Here you can see a 6000mAh brick correctly attached to the USB LiPoly charger. But how do you detach the battery from the charger? If you've ever tried to pull a JST connector from a JST socket you'll find it's incredibly difficult. This is because JST connectors were designed to be used deep inside electronics where a battery or component may need to be changed only once or twice within the lifetime of the product. A very strong, firm connection was more important than ease of removal. We use JST connectors specifically because they have such great holding and are so compact! So how do you detach the battery from the charger or your embedded device?
Note: Pulling on the wires will actually damage the connector! You need to get a mechanical advantage. Wire cutters have thin jaws that allow you to grip the head of the connector instead of the wires. Be careful not to cut the wires. Don't go squeezing hard on the wire cutters either. They are simply there to grip the edge of the connector. Needle nose pliers may work, but you really need to get behind the flanges of the connector.
Use the edge of the PCB as a fulcrum point and lever out the connector, pulling gently sideways. After a few inserts and removals, the friction points on the JST connector will wear down slightly to the point that you will be able to remove the connector by hand.
One of the down sides to using these LiPo batteries is their fragile power connections. These smaller, more fragile connectors make sense if you're embedding the battery into a hardened portable device like an iPod. But after building a few projects with LiPos, I found that under my day-to-day use the power wires would break from the terminals on the safety circuit built into the battery. Luckily for us, a little electrical tape goes a long way!
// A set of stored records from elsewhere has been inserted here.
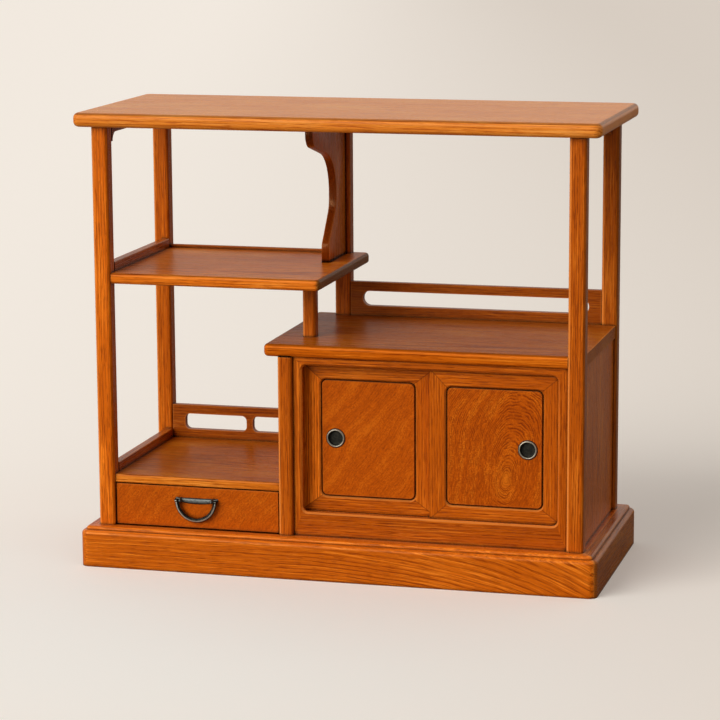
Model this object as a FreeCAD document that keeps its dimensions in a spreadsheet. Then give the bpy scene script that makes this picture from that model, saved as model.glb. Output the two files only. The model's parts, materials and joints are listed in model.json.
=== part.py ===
# A Japanese stepped tea shelf in zelkova: posts, shelves, a cupboard with two sliding doors,
# one drawer and a moulded plinth. Millimetres; X to the right, Y to the back, Z up; the origin
# is on the floor, under the middle of the plinth.
import FreeCAD, Part
import math
import os
import re
import Sketcher

# Driving sizes: name, millimetres, what it measures
SIZES = [
    ("posts_span", 812, "outer face of the left posts to outer face of the right posts"),
    ("posts_reach", 327, "front face of the front posts to back face of the back posts"),
    ("top_thickness", 23, "top board"),
    ("top_side_reach", 26, "top board past the posts at each end"),
    ("top_front_reach", 18, "top board past the posts at the front"),
    ("top_back_reach", 15, "top board past the posts at the back"),
    ("top_corner", 13, "top board's corners, seen from above"),
    ("top_rounding", 8.5, "top board's edges"),
    ("plinth_height", 67, "floor to the posts' feet"),
    ("plinth_side_reach", 26, "plinth past the posts at each end"),
    ("plinth_front_reach", 24, "plinth past the posts at the front"),
    ("plinth_back_reach", 27, "plinth past the posts at the back"),
    ("plinth_thickness", 24, "plinth boards"),
    ("plinth_corner", 14, "plinth's corners, seen from above"),
    ("plinth_ledge_height", 61, "floor to the ledge under the bead"),
    ("plinth_ledge_setback", 8, "bead's side behind the plinth's face"),
    ("plinth_shoulder", 6.5, "rounding between the plinth's face and the ledge"),
    ("plinth_bead", 4.5, "rounding of the bead"),
    ("base_thickness", 18, "board on which the posts stand"),
    ("block_size", 40, "glue blocks along the plinth boards"),
    ("block_height", 34, "glue blocks"),
    ("post_width", 27.5, "corner posts and upper back post, left to right"),
    ("cupboard_post_width", 24, "cupboard posts, left to right"),
    ("post_depth", 27, "posts, front to back"),
    ("post_rounding", 5.5, "posts' long edges"),
    ("tenon_shoulder", 6, "post's face to its tenon's face"),
    ("tenon_length", 9, "tenons of the posts"),
    ("tenon_fit", 0.2, "gap round a tenon"),
    ("middle_post_offset", 310, "left posts' outer face to the cupboard posts"),
    ("back_post_offset", 324.5, "left posts' outer face to the upper back post"),
    ("short_post_size", 22, "short post, both ways"),
    ("short_post_setback", 80, "front posts' face to the short post"),
    ("upper_opening", 239, "upper shelf to the top board"),
    ("upper_thickness", 18, "upper shelf"),
    ("upper_front_setback", 4, "upper shelf behind the posts' front"),
    ("upper_overhang", 28, "upper shelf past the upper back post"),
    ("upper_rounding", 5.5, "upper shelf's edges"),
    ("upper_corner", 9, "upper shelf's corners, seen from above"),
    ("middle_opening", 88, "middle shelf to the upper shelf"),
    ("cupboard_height", 294.5, "posts' feet to the middle shelf"),
    ("middle_thickness", 20.5, "middle shelf"),
    ("middle_front_setback", 2, "middle shelf behind the posts' front"),
    ("middle_overhang", 24, "middle shelf past the cupboard posts"),
    ("middle_rounding", 6.5, "middle shelf's edges"),
    ("middle_corner", 9, "middle shelf's corners, seen from above"),
    ("bay_height", 71, "posts' feet to the lower shelf"),
    ("lower_thickness", 14.5, "lower shelf"),
    ("lower_front_setback", 6, "lower shelf behind the posts' front"),
    ("lower_rounding", 3, "lower shelf's front edges"),
    ("shelf_end_setback", 3, "shelf ends inside the posts' outer faces"),
    ("shelf_back_setback", 2, "shelf backs inside the posts' back faces"),
    ("side_rail_thickness", 14, "rails along the shelves' left ends"),
    ("side_rail_height", 15.5, "the same rails above their shelf"),
    ("lip_height", 5.5, "strip along the upper shelf's back"),
    ("lip_thickness", 8, "the same strip"),
    ("rail_bevel", 1, "upper edges of rails"),
    ("back_rail_setback", 3, "back rails behind the back posts' front"),
    ("back_rail_thickness", 12, "back rails"),
    ("lower_rail_height", 58.5, "lower back rail"),
    ("lower_slot_margin", 23, "post to the first slot of the lower back rail"),
    ("lower_slot_length", 112, "slots of the lower back rail"),
    ("lower_slot_height", 27.5, "slots of the lower back rail"),
    ("lower_slot_web", 11, "wood between the two slots"),
    ("lower_slot_foot", 15.5, "wood under the slots of the lower back rail"),
    ("lower_slot_corner", 9, "corners of the slots of the lower back rail"),
    ("middle_rail_height", 58, "middle back rail"),
    ("middle_slot_margin", 21, "posts to the ends of the long slot"),
    ("middle_slot_height", 25.5, "long slot"),
    ("middle_slot_foot", 17, "wood under the long slot"),
    ("apron_thickness", 14, "aprons under the top board's ends"),
    ("apron_drop", 11.5, "aprons' height between their corners"),
    ("apron_corner", 14.5, "inner rounding of the aprons"),
    ("apron_ear", 2, "least width of the aprons down the posts"),
    ("scroll_thickness", 13, "scroll panel"),
    ("scroll_reach", 203, "upper back post to the scroll's nose"),
    ("scroll_bevel", 1.5, "edges of the scroll panel"),
    ("panel_thickness", 10, "side panels of the cupboard and the drawer bay"),
    ("panel_inset", 6, "side panels inside the posts' outer faces"),
    ("partition_thickness", 12, "partition between drawer bay and cupboard"),
    ("back_thickness", 5, "back panels"),
    ("frame_setback", 8, "face frame behind the posts' front"),
    ("frame_thickness", 8, "face frame"),
    ("frame_left", 14.5, "face frame's left stile"),
    ("frame_right", 16, "face frame's right stile"),
    ("frame_top", 12.5, "face frame's top rail"),
    ("frame_bottom", 39, "face frame's bottom rail"),
    ("frame_corner", 9, "inner corners of the face frame"),
    ("frame_bevel", 3, "inner front edge of the face frame"),
    ("door_thickness", 14, "doors"),
    ("door_play", 1, "face frame to the front door"),
    ("door_spacing", 1.5, "front door to rear door"),
    ("door_cover", 8, "doors behind the face frame's stiles"),
    ("door_overlap", 8, "rear door behind the front door"),
    ("door_rise", 2, "doors above the frame's opening"),
    ("door_sink", 2, "doors below the frame's opening"),
    ("door_stile", 25, "doors' outer stiles that show"),
    ("door_meeting_stile", 27, "front door's inner stile"),
    ("door_top_rail", 28, "doors' top rails"),
    ("door_bottom_rail", 25, "doors' bottom rails"),
    ("door_corner", 10, "inner corners of the door frames"),
    ("door_bevel", 2.6, "inner front edges of the door frames"),
    ("field_gap", 1.8, "gap round the raised field of a door panel"),
    ("field_rise", 4, "raised field above the panel's sheet"),
    ("field_setback", 0.8, "raised field behind the door frame's face"),
    ("field_bevel", 1.2, "edges of the raised field"),
    ("sheet_thickness", 5, "door panel's sheet"),
    ("sheet_tongue", 5, "door panel's sheet inside the frame"),
    ("sheet_fit", 0.2, "gap round the door panel's sheet"),
    ("tongue_thickness", 6, "tongues on which the doors slide"),
    ("lower_tongue", 3.5, "lower tongues"),
    ("upper_tongue", 5, "upper tongues"),
    ("track_fit", 0.3, "gap round the tongues and under the doors"),
    ("track_depth", 34, "door tracks, front to back"),
    ("floor_thickness", 10, "cupboard floor"),
    ("floor_drop", 2, "cupboard floor under the lower track's top"),
    ("pull_radius", 16, "round pulls"),
    ("pull_flange", 2, "ring of a round pull"),
    ("pull_cup_radius", 12.4, "outside of the pull's cup"),
    ("pull_hollow_radius", 11.6, "inside of the pull's cup"),
    ("pull_cup_depth", 6, "cup behind the ring"),
    ("pull_cup_floor", 0.8, "bottom of the cup"),
    ("pull_fit", 0.2, "gap round the cup"),
    ("pull_inset", 23, "pull's centre inside the panel's outer edge"),
    ("drawer_setback", 6, "drawer front behind the posts' front"),
    ("drawer_gap", 1, "gap round the drawer front"),
    ("drawer_front_thickness", 16, "drawer front"),
    ("drawer_front_bevel", 1.2, "edges of the drawer front"),
    ("drawer_side_thickness", 9, "drawer's sides and back"),
    ("drawer_headroom", 14.7, "drawer's sides to the lower shelf"),
    ("drawer_rest", 0.3, "drawer above the base board"),
    ("drawer_back_gap", 17, "drawer's back to the bay's back"),
    ("drawer_floor_thickness", 4, "drawer's bottom"),
    ("drawer_floor_rise", 7, "drawer's bottom above its lower edge"),
    ("drawer_floor_tongue", 4, "drawer's bottom inside its grooves"),
    ("drawer_floor_fit", 0.1, "gap round the drawer's bottom"),
    ("guide_height", 14, "drawer guides"),
    ("guide_gap", 0.6, "drawer's sides to the guides"),
    ("plate_length", 72, "drawer pull's plate"),
    ("plate_height", 10, "the plate at its middle"),
    ("plate_end", 4, "the plate at its ends"),
    ("plate_thickness", 2, "drawer pull's plate"),
    ("plate_drop", 18, "drawer front's upper edge down to the plate"),
    ("bail_radius", 31.2, "middle of the bail's bar"),
    ("bail_bar", 6.4, "the bail's bar, seen from the front"),
    ("bail_depth", 4.6, "the bail's bar, front to back"),
    ("bail_eye", 3, "radius of the bail's ends"),
    ("bail_eye_side", 0.2, "the bail's ends past the sides of its bar"),
    ("bail_drop", 3.5, "plate's top to the bail's axis"),
    ("bail_reach", 5, "plate's face to the bail's axis"),
    ("pin_radius", 1.5, "bail's pins"),
    ("pin_fit", 0.08, "running gap round a pin"),
    ("pin_end", 0.6, "pins past the lugs"),
    ("lug_thickness", 3, "lugs of the plate"),
    ("lug_gap", 0.5, "bail's eye to a lug"),
    ("lug_radius", 3.2, "lugs' rounded ends"),
    ("overrun", 5, "how far a cut runs past the wood"),
]

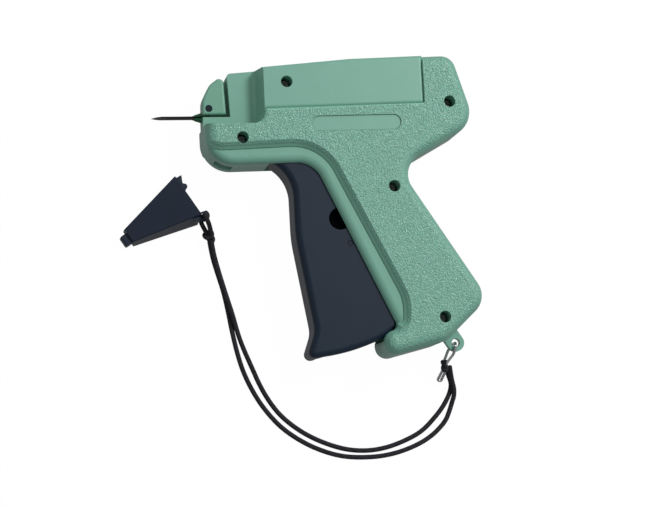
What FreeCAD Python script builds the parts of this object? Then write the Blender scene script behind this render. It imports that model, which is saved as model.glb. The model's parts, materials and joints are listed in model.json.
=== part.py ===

The red and black wires on a LiPo will tend to wear out and break off if you swing the battery around too much. This fix is so simple, but I find that many people don't realize what a little stress-relief can do. On your LiPo battery, fold the red and black wires to the side. With electrical tape, start in the middle of the battery and tape over the top.
Use a little bit of tension on the tape as you go over the top of the battery.
I use one and a half full wraps around the battery.
I then cut the tape with wire cutters or knife to make a clean cut. Tearing the tape can leave ugly ripples in the tape.
This one or two wraps around the battery serve as a simple stress relief. All the mechanical stress is transferred to the tape instead of to the soldered terminals inside the top of the battery. Now when you use (or mis-use) the battery, you won't have to worry about breaking the red and black wires from the top of the battery!
I found I had a surprising collection of LiPos for various projects (they just seem to be replicating at this point!). A problem that came up a few months ago was identifying the battery. What was I doing with this battery? What torture had I put it through? A sharpie marker is perfect for marking your battery. A name such as 'heater' or 'costume' makes a world of difference. Dating the battery will let you know when you first used it. All my LiPos are still working swimmingly, but after a few years I assume these batteries will start to lose some of their capacity. A date code helps to indicate that general health of a cell.
Remember, a safety circuit is built into every pack that we sell. The safety circuit will prevent over voltage (over charging), over current (the battery will turn off if there is a short in your system), and under voltage (the battery will turn off before it runs down too low). This safety circuit prevents most misuse of the battery and we have definitely misused some batteries. You can be re-assured the safety circuit will protect you and the battery.